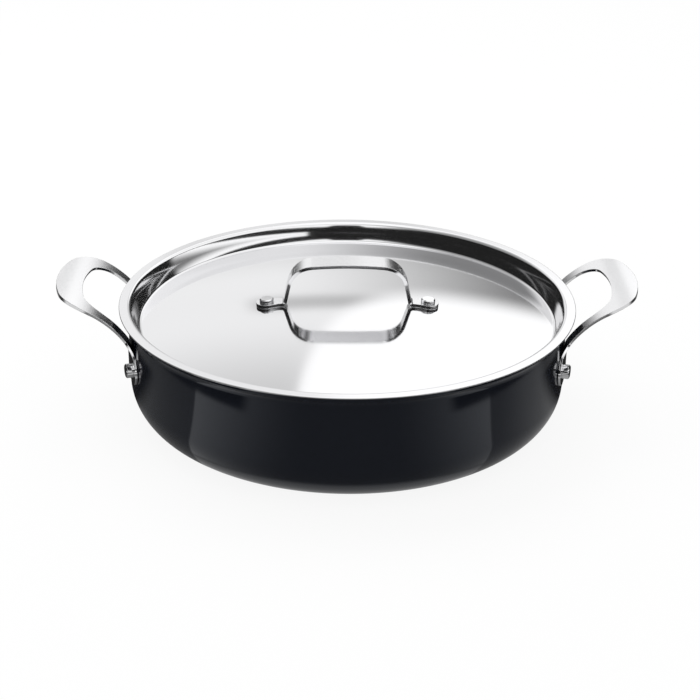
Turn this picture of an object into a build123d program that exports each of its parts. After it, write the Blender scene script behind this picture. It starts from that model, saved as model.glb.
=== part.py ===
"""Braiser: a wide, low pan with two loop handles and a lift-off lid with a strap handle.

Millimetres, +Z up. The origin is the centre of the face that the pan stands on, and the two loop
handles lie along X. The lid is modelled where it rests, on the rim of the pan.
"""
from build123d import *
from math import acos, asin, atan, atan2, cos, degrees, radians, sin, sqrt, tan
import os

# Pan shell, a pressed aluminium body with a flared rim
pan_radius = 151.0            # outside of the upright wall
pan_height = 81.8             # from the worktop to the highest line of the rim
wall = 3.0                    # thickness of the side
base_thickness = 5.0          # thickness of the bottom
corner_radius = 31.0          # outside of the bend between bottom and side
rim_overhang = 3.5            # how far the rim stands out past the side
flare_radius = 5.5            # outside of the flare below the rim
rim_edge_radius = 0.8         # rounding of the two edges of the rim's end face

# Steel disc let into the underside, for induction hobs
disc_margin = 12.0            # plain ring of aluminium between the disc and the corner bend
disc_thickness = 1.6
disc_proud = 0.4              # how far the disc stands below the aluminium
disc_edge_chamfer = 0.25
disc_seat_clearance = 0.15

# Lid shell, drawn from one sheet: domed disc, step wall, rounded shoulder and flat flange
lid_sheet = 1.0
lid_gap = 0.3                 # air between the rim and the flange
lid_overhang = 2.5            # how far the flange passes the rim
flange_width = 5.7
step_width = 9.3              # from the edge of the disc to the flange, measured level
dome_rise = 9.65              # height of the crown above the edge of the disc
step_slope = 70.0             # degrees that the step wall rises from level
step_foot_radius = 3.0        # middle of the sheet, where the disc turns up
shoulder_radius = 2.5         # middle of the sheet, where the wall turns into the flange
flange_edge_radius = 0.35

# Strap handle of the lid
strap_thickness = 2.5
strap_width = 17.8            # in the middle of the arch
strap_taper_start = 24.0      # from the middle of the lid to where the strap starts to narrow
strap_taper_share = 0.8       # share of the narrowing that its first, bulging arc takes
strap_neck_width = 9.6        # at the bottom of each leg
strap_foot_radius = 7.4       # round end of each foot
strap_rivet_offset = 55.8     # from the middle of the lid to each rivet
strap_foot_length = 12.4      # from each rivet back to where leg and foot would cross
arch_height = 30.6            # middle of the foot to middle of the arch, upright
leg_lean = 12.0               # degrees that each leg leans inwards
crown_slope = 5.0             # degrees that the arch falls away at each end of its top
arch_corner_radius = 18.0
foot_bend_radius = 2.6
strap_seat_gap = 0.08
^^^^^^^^
[OBJECTIVE] Go through the listing and print each line exactly as it appears.

[COMPLETE RESPONSE]
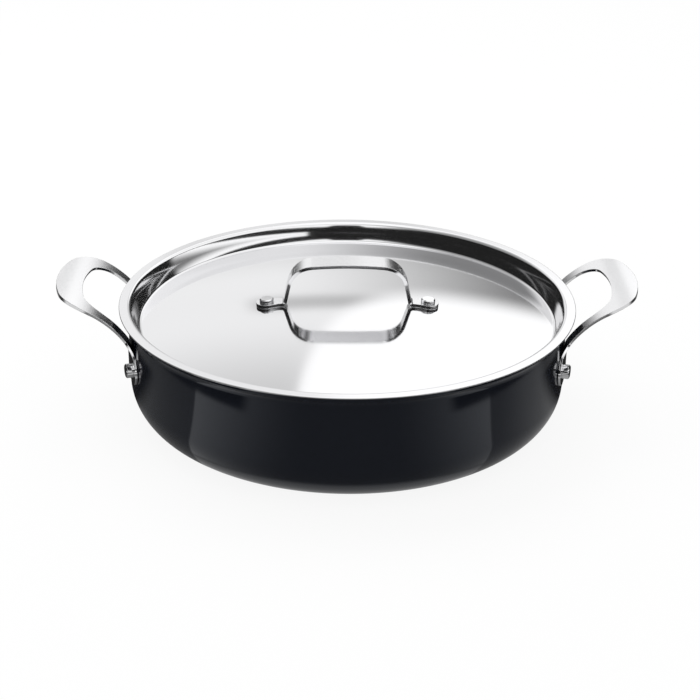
Turn this picture of an object into a build123d program that exports each of its parts. After it, write the Blender scene script behind this picture. It starts from that model, saved as model.glb.
=== part.py ===
"""Braiser: a wide, low pan with two loop handles and a lift-off lid with a strap handle.

Millimetres, +Z up. The origin is the centre of the face that the pan stands on, and the two loop
handles lie along X. The lid is modelled where it rests, on the rim of the pan.
"""
from build123d import *
from math import acos, asin, atan, atan2, cos, degrees, radians, sin, sqrt, tan
import os

# Pan shell, a pressed aluminium body with a flared rim
pan_radius = 151.0            # outside of the upright wall
pan_height = 81.8             # from the worktop to the highest line of the rim
wall = 3.0                    # thickness of the side
base_thickness = 5.0          # thickness of the bottom
corner_radius = 31.0          # outside of the bend between bottom and side
rim_overhang = 3.5            # how far the rim stands out past the side
flare_radius = 5.5            # outside of the flare below the rim
rim_edge_radius = 0.8         # rounding of the two edges of the rim's end face

# Steel disc let into the underside, for induction hobs
disc_margin = 12.0            # plain ring of aluminium between the disc and the corner bend
disc_thickness = 1.6
disc_proud = 0.4              # how far the disc stands below the aluminium
disc_edge_chamfer = 0.25
disc_seat_clearance = 0.15

# Lid shell, drawn from one sheet: domed disc, step wall, rounded shoulder and flat flange
lid_sheet = 1.0
lid_gap = 0.3                 # air between the rim and the flange
lid_overhang = 2.5            # how far the flange passes the rim
flange_width = 5.7
step_width = 9.3              # from the edge of the disc to the flange, measured level
dome_rise = 9.65              # height of the crown above the edge of the disc
step_slope = 70.0             # degrees that the step wall rises from level
step_foot_radius = 3.0        # middle of the sheet, where the disc turns up
shoulder_radius = 2.5         # middle of the sheet, where the wall turns into the flange
flange_edge_radius = 0.35

# Strap handle of the lid
strap_thickness = 2.5
strap_width = 17.8            # in the middle of the arch
strap_taper_start = 24.0      # from the middle of the lid to where the strap starts to narrow
strap_taper_share = 0.8       # share of the narrowing that its first, bulging arc takes
strap_neck_width = 9.6        # at the bottom of each leg
strap_foot_radius = 7.4       # round end of each foot
strap_rivet_offset = 55.8     # from the middle of the lid to each rivet
strap_foot_length = 12.4      # from each rivet back to where leg and foot would cross
arch_height = 30.6            # middle of the foot to middle of the arch, upright
leg_lean = 12.0               # degrees that each leg leans inwards
crown_slope = 5.0             # degrees that the arch falls away at each end of its top
arch_corner_radius = 18.0
foot_bend_radius = 2.6
strap_seat_gap = 0.08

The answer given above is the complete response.